Maybe that me doesn’t have the freedom she once did, but she’s still in there and she needs my attention too. Sometimes the best I can do is the thing on the floor with the Lego and the ocean soundtrack. But I also make a conscious effort to plan for true downtime to reconnect with myself.
I’ve been teaching yoga classes and workshops for more than fifteen years and in the fall of 2015, I led my first overnight retreat for women, just north of Ottawa. I loved and benefited from that retreat so much—and so did my students.
In fact, it was so fulfilling that I started planning another fall retreat right away for the following year. I wanted it to be in the wilderness at a venue that had experience hosting and supporting retreats, which led me to the Northern Edge Algonquin Retreat & Awareness Centre.

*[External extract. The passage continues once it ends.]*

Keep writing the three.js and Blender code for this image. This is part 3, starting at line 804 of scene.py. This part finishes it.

When you team up with the Edge as a facilitator to plan a retreat, they do this very generous thing and invite you to first come as a participant at a retreat yourself. Essentially, they’re inviting you to experience the magic firsthand—the ease, the belonging, the co-creativity. It’s a gift to facilitators to be able to spend that much-needed time refilling our wells, being supported, and dropping deeply into our own lives. (Physician heal thyself, right?)
When I arrived for my weekend, after a long drive into the woods, I instinctively knew this was somewhere I would be safe and cared for. My immediate sense was of humans and nature living together harmoniously. I started to relax and felt my feet on the ground.

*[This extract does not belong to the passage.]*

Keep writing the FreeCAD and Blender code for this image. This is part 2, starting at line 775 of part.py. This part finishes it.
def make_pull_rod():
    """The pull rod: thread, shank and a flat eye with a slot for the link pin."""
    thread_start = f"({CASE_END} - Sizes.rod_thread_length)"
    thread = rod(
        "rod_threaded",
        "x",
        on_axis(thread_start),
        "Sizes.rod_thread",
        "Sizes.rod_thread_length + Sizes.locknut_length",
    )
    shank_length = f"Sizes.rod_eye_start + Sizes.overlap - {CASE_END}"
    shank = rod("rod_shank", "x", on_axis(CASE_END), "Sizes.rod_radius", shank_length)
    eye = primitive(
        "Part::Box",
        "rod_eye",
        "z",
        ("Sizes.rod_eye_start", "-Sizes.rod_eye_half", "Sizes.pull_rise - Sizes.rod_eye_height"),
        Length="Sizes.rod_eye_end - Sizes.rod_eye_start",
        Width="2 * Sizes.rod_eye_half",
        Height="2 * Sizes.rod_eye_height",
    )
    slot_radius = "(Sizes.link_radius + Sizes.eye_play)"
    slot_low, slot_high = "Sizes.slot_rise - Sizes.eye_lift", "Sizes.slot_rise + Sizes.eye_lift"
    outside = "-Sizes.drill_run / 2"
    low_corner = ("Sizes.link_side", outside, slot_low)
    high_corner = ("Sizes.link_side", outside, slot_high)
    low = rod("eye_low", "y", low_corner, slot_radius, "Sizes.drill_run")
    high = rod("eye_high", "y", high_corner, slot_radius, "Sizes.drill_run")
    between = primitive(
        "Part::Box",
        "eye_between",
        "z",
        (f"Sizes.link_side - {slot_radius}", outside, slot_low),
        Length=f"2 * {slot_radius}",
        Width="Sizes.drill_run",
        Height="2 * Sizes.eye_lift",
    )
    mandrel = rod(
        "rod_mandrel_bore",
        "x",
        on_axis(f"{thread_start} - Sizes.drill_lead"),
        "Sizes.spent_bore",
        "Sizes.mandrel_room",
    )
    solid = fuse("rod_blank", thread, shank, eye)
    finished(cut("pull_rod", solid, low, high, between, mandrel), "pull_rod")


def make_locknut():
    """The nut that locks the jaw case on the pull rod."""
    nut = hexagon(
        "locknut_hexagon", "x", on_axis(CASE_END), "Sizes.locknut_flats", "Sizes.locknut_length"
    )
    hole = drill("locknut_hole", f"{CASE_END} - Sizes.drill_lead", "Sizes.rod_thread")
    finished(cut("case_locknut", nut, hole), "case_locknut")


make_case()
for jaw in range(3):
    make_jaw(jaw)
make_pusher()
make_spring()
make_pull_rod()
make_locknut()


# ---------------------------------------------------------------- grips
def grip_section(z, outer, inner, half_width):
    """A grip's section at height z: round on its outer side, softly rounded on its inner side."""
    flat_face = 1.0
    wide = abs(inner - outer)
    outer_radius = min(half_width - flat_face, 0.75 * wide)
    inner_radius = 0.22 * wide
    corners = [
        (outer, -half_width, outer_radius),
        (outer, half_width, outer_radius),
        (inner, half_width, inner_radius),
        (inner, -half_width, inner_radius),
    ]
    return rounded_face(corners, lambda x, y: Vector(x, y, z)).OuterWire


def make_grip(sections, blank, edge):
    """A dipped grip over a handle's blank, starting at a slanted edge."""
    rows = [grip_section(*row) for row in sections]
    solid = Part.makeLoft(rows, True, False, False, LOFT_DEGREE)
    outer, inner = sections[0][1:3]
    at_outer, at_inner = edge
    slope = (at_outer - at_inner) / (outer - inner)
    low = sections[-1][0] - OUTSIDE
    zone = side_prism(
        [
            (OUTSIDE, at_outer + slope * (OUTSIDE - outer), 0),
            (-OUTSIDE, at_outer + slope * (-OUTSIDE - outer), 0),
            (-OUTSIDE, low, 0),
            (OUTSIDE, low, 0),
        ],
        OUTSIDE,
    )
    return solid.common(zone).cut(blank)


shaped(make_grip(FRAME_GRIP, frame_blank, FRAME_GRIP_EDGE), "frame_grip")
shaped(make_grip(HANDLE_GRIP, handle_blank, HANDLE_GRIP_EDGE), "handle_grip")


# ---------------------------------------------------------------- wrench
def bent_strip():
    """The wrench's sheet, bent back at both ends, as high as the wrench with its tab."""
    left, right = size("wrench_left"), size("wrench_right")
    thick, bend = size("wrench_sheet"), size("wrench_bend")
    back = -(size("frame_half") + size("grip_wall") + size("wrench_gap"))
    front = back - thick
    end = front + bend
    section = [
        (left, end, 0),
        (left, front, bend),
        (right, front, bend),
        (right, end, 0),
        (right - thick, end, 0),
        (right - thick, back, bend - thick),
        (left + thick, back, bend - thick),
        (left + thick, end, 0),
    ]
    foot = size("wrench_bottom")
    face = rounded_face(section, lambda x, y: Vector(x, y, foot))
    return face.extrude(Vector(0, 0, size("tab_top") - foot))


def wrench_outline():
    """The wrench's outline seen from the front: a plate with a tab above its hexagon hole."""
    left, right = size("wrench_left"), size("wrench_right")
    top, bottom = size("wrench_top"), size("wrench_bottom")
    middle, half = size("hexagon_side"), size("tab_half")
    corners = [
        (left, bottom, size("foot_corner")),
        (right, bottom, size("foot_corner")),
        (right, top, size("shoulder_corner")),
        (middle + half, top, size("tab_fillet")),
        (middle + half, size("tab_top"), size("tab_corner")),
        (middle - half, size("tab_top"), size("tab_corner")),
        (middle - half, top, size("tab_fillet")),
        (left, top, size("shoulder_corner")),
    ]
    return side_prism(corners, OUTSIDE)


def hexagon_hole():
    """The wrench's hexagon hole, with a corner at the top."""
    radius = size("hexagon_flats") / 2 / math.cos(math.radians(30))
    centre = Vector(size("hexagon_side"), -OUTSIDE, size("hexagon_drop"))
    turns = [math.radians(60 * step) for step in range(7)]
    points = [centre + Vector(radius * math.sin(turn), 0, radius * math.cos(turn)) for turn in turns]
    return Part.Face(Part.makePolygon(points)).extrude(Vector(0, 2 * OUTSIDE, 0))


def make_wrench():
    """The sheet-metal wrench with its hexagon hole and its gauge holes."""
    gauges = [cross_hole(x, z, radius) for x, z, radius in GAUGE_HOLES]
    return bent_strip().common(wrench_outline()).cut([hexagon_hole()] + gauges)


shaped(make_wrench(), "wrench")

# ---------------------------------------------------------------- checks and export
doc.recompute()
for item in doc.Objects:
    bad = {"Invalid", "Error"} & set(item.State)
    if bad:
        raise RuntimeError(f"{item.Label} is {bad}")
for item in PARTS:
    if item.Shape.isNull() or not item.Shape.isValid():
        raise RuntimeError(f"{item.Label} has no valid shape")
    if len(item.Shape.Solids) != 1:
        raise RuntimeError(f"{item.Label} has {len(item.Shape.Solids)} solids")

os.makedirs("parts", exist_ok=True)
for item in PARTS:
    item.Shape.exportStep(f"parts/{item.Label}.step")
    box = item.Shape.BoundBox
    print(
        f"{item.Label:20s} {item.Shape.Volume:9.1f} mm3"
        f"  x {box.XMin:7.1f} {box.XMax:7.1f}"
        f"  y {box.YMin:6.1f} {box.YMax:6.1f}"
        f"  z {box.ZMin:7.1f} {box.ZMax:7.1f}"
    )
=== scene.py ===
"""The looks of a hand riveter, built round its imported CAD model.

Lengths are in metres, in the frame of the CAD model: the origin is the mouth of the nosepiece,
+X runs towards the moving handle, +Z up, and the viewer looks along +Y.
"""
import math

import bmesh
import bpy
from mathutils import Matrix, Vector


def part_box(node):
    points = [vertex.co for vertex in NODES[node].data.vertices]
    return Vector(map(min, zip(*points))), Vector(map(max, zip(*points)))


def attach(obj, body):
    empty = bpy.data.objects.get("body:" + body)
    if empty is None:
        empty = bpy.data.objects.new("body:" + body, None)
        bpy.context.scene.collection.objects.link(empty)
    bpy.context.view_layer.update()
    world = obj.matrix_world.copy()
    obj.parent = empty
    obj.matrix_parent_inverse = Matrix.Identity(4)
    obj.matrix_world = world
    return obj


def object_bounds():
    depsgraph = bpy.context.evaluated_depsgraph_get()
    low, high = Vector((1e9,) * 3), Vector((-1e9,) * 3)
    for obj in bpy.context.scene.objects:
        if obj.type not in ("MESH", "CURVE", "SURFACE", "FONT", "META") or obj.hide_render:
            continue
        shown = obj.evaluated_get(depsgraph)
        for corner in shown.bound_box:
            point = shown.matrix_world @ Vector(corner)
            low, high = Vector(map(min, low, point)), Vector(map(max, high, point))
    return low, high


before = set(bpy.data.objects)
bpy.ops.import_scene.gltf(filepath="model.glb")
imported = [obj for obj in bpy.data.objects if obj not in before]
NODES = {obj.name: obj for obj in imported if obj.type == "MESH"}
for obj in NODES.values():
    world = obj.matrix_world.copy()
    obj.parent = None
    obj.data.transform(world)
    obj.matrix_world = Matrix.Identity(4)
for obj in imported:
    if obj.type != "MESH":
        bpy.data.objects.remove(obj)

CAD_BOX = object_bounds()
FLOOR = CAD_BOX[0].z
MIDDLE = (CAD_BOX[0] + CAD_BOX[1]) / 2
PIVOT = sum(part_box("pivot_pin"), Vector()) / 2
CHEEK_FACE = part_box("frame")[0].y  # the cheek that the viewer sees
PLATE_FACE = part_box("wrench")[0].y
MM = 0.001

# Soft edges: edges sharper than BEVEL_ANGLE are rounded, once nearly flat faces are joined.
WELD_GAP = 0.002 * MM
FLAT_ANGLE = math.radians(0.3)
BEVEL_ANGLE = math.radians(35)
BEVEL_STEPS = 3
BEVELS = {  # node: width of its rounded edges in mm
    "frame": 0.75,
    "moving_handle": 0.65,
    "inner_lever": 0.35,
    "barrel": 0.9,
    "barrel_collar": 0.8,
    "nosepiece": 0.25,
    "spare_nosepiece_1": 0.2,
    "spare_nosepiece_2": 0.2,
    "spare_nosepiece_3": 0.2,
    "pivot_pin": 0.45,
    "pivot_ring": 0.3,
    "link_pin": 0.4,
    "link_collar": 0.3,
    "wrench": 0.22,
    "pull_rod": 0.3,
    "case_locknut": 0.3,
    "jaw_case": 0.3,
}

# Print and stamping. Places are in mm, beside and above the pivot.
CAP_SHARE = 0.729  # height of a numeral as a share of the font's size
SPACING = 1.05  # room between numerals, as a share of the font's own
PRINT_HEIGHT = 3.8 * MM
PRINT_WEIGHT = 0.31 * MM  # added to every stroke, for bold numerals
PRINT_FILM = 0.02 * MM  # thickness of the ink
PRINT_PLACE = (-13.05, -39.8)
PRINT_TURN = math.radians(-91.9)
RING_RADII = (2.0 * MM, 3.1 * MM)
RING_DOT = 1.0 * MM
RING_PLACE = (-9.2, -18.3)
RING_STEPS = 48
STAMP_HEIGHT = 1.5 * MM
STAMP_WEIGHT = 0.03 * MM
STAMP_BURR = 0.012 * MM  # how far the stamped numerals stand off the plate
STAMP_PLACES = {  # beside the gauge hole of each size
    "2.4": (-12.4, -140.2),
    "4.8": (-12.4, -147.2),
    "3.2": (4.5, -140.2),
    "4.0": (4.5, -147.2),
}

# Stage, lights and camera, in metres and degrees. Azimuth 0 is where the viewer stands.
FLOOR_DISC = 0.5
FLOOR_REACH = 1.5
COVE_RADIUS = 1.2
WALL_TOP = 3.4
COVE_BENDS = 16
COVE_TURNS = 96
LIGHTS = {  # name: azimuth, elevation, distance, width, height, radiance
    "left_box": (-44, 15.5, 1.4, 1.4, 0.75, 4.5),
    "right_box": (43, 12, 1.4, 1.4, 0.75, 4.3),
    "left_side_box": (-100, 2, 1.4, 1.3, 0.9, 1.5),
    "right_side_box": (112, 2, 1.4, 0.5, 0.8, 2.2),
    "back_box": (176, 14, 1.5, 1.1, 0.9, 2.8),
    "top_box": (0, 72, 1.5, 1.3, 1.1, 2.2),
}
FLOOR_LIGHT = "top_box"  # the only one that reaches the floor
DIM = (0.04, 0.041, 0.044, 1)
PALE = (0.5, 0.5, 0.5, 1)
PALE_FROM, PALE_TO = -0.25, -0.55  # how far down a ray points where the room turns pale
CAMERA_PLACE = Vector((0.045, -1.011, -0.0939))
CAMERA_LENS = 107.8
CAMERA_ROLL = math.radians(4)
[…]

The weekend program that I attended, The Heart Flow of Shamanism, was part of an ongoing shamanic studies program, which is different than what I’m used to. I arrived with an open mind (grateful that there’d be no Lego) and the retreat proved to be powerful for me. It would take too long to describe the various experiences and interactions I had. What’s more important is to explain the way the weekend felt for me.
I felt a strong sense of belonging that was not specific to the group or the location (although it was deeply enhanced by both). It was the feeling of belonging to my own life—of knowing that no matter where I find myself, I belong there. That there’s no one I need to be other than my most honest self. This sense of belonging came less as a feeling of catharsis than as a very calm sense of relief.
The feeling of coming home to my own life, in such an embodied way, was encapsulated during our afternoon sauna ritual. I’m usually a fair weather swimmer. The air has to be hot, the water at least not frigid. But diving into Kawawaymog Lake on a cold April day, after leaving the heat of the sauna, I felt elemental—as though I was electrically connected with my body and surroundings. The pure pleasure and strength I felt as I ran out to the lake with snow falling around me, followed by the laughter and elation that came with jumping into the shockingly cold water, was enough to situate me at the very core of my own life and experience.
Everything that happened at the Edge happened in community. They call it “the way of the circle.” This is how they put it:
The way of the circle is a strong and flexible framework, centered in the heart, designed for equality, harmony and balance. In a circle culture, we co-create an experiential learning environment supported through the sharing of everyone’s insights, dreams, gifts, abilities, and questions. Honouring the wisdom we each have to contribute to the greater collective, we empower ourselves and each other, engaging in the potential of what we can achieve together.
The beauty of working in a group is how each person can have such a unique experience, and yet all come away feeling deeply connected and having gained a clearer sense of awareness and compassion with which to inhabit their—as Mary Oliver calls it— “one wild and precious life.”
It’s so easy for me to imagine our circle of women coming together this fall now that I’ve experienced a weekend at the Edge for myself. It’s my life’s work to dream-up and create opportunities for others to find that same sense of support, community, and belonging that I am so grateful for.
In the meantime, I continue to look for and make room for the small things that nourish me—whether it’s a moment of quiet meditation on a park bench, or on the floor with the Lego and the sound of recorded waves lapping against the shore.
What would it be like if you gifted yourself the same kind of quiet and stillness? What does claiming space and coming home to your own life feel like?
I can’t wait for us to figure that out together.